PMAY’s promise of housing for all, particularly for urban poor families living in informal settlements, represents one of the most morally serious commitments in the entire scheme portfolio. India’s urban housing deficit runs into tens of millions of units. The families living in slums, on pavements, and in illegal structures in India’s cities are among its most vulnerable citizens. Spending Rs 2,000 crore of Rs 9,700 crore allocated to house them is not a bureaucratic lag. It is a governance failure with human consequences that the committee’s figures, however accurate or disputed, cannot fully capture.

Conclusion
A parliamentary standing committee has found that Modi’s six top urban infrastructure schemes spent 21 percent of their allocated funds. The ministry says the figures are wrong. The committee says the ministry made no realistic projections. The government says cooperation between centre and states takes time. The opposition says the money was never really there to begin with.

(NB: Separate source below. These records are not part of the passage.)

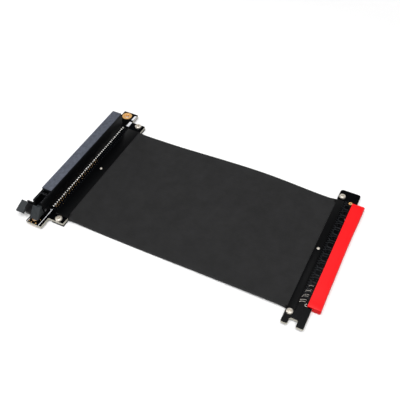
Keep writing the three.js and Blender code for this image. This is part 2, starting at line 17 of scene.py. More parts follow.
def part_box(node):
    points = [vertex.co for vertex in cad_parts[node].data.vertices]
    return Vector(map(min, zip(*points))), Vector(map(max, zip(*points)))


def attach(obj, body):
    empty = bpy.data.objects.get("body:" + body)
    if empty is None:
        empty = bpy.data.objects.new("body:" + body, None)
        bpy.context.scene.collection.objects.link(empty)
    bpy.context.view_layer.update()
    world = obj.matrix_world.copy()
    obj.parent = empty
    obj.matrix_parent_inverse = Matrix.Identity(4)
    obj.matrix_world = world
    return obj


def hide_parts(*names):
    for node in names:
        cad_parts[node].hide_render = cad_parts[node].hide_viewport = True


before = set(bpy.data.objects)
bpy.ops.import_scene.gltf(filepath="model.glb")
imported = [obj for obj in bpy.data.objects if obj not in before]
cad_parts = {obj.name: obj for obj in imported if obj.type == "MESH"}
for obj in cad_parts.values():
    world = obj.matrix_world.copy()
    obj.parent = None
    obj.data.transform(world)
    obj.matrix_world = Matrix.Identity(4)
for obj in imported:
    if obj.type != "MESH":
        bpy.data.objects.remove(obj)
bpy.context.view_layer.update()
MM = 0.001


def edges_of(node):
    low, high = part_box(node)
    return [round(value / MM, 3) for value in (*low, *high)]


# %% [markdown]
# The camera
#
# A camera sees a flat object well from about 45 degrees above. This one stands in front, on the
# plug board's side, 420 mm away, and looks down at the middle of the ribbon. It is aimed by a
# quaternion that turns its own -Z axis onto the line of sight and keeps its Y axis up.

# %% Camera
eye = Vector((125.8, -247.2, 310.5)) * MM
target = Vector((-0.4, 7.3, 0.0)) * MM

camera_data = bpy.data.cameras.new("camera")
camera_data.sensor_fit = "HORIZONTAL"
camera_data.sensor_width = 36.0
camera_data.lens = 54.84
camera_data.clip_start = 0.01
camera = bpy.data.objects.new("camera", camera_data)
camera.location = eye
camera.rotation_euler = (target - eye).to_track_quat("-Z", "Y").to_euler()
bpy.context.scene.collection.objects.link(camera)
bpy.context.scene.camera = camera
print("camera distance in mm:", round((target - eye).length / MM, 1))

# %% [markdown]
# Colours and nodes
#
# Colours are picked as sRGB hex values, the way a colour picker shows them, but shaders work in
# linear light, so one function converts them. A second one adds any node to a node tree with its
# settings and its links, which keeps each material down to a few readable lines.

# %% Helpers for materials
def linear(hex_colour):
    channels = [int(hex_colour[start:start + 2], 16) / 255 for start in (1, 3, 5)]
    curve = [c / 12.92 if c <= 0.04045 else ((c + 0.055) / 1.055) ** 2.4 for c in channels]
    return (*curve, 1.0)


def add(tree, kind, settings=None, links=None):
    node = tree.nodes.new(kind)
    for name, value in (settings or {}).items():
        if isinstance(name, int) or name in node.inputs:
            node.inputs[name].default_value = value
        else:
            setattr(node, name, value)
    for name, source in (links or {}).items():
        tree.links.new(source, node.inputs[name])
    return node


def start_material(name, settings):
    material = bpy.data.materials.new(name)
    material.use_nodes = True
    tree = material.node_tree
    tree.nodes.clear()
    shader = add(tree, "ShaderNodeBsdfPrincipled", settings)
    add(tree, "ShaderNodeOutputMaterial", {}, {"Surface": shader.outputs["BSDF"]})
    place = add(tree, "ShaderNodeTexCoord").outputs["Object"]
    return material, tree, shader, place


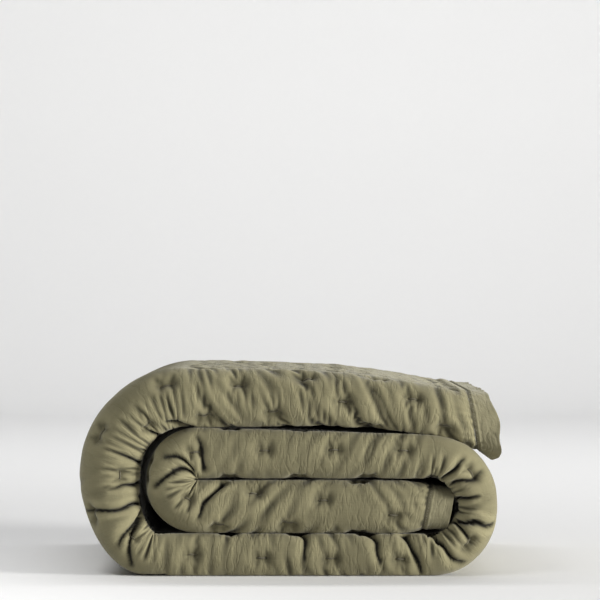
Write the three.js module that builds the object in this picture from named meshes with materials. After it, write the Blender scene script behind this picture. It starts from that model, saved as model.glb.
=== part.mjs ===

What is not in dispute is the gap between the announcement and the reality: Rs 36,500 crore promised, Rs 7,800 crore delivered, and a government whose first response to its own Parliament’s findings is to question the arithmetic rather than explain the outcomes.
Smart cities have not become smart. Clean India has not ended open defecation. Housing for all has not housed the poor. Heritage cities are not preserved. Urban livelihoods remain precarious. And the parliamentary committee that documented this has been told its figures are wrong by the ministry whose figures it used.
This is what accountability looks like when the institution designed to provide it functions, and what happens when the government being held accountable treats its own
Parliament’s findings as a problem of public relations rather than a call for honest examination.